TASK DIRECTIONS:
How many lines of these entries hold the string "handed"? Reply with the number alone.

Structured object records:
** start **

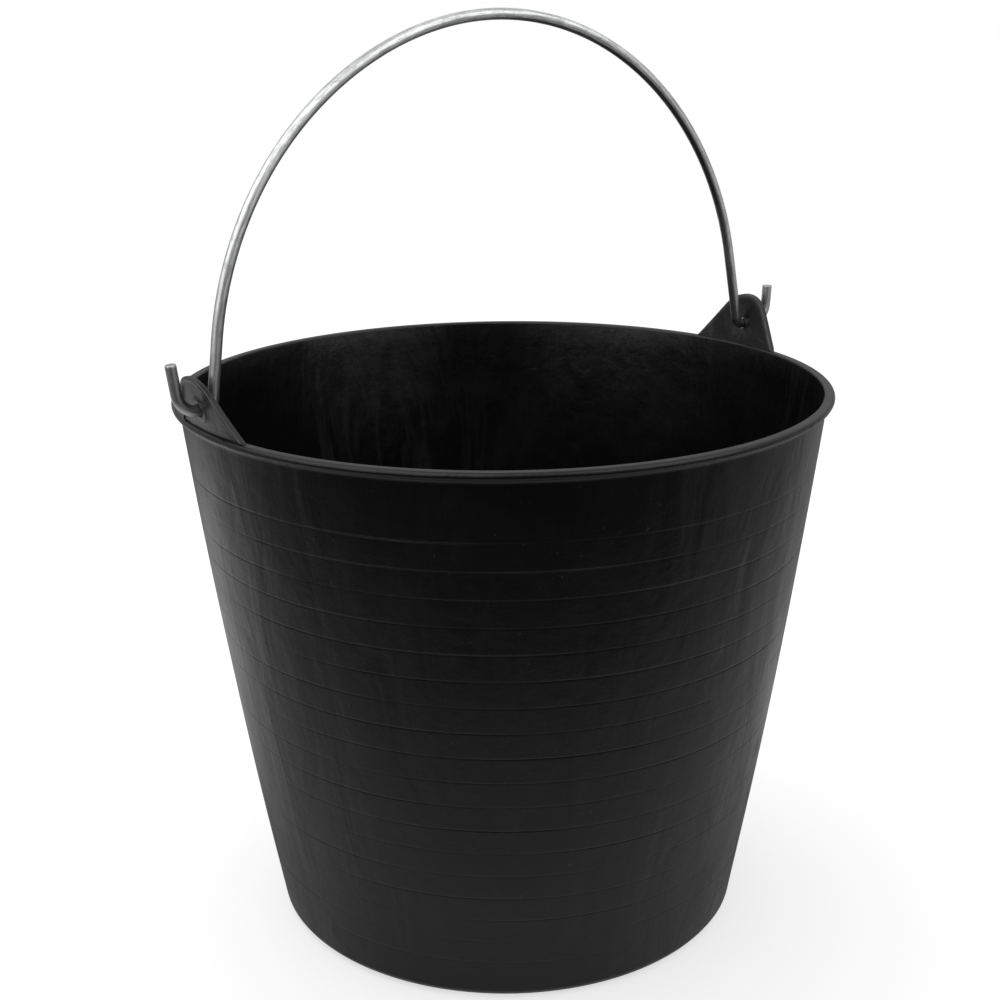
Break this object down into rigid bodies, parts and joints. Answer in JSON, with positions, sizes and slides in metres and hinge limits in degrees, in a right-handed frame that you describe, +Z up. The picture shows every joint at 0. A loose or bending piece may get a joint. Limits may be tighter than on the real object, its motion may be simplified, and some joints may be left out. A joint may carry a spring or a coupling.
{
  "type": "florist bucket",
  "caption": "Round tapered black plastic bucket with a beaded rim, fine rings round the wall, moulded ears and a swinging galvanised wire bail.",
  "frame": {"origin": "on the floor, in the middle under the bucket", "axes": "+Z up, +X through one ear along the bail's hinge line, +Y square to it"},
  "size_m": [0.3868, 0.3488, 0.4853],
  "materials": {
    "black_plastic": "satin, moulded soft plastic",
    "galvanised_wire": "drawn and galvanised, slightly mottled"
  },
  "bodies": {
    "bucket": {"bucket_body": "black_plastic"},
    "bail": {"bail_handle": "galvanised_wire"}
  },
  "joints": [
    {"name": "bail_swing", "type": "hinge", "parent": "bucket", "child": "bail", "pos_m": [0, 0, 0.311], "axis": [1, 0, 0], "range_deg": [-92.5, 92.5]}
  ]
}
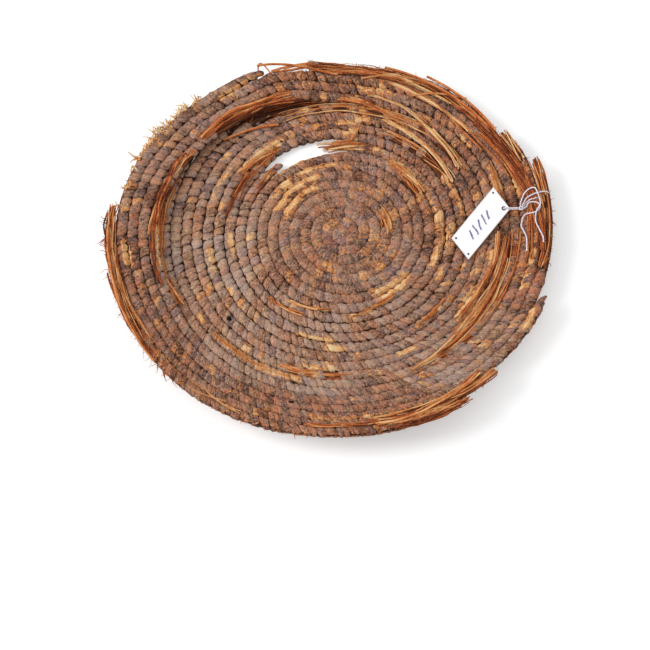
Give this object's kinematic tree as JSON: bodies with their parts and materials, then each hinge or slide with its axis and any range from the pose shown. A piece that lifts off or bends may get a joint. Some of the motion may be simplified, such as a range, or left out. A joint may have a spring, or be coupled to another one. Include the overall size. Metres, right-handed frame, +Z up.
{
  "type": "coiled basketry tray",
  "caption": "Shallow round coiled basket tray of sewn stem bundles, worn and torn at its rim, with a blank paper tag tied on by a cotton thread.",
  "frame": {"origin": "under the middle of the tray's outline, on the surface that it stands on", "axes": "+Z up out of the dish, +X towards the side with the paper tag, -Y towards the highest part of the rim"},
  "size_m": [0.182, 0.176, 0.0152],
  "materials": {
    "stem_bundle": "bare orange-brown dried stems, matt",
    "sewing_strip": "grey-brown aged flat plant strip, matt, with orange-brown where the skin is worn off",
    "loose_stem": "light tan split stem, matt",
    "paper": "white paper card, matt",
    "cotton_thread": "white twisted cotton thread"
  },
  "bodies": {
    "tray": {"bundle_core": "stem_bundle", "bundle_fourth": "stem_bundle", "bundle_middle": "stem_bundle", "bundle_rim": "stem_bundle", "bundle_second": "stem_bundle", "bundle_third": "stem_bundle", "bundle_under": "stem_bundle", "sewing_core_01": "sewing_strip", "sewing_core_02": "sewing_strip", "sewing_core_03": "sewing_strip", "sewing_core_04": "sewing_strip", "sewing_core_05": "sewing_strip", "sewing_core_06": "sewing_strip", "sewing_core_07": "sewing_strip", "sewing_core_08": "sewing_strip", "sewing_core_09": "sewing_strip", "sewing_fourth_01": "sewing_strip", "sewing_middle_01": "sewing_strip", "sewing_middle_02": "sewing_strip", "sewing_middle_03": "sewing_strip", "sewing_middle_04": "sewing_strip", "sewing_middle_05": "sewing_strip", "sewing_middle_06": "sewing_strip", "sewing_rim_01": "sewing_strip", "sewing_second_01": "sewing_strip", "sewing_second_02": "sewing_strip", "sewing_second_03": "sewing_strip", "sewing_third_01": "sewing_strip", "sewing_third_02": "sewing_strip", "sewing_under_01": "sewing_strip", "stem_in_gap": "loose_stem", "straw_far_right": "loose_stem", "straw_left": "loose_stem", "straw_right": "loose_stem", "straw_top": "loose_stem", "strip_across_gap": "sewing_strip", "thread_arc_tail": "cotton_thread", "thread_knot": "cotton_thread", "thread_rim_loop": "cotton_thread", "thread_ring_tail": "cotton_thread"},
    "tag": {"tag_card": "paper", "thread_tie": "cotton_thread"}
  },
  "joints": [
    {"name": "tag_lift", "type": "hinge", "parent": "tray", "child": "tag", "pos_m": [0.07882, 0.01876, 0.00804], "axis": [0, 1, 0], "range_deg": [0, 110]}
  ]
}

** end **

IN RESPONSE:
2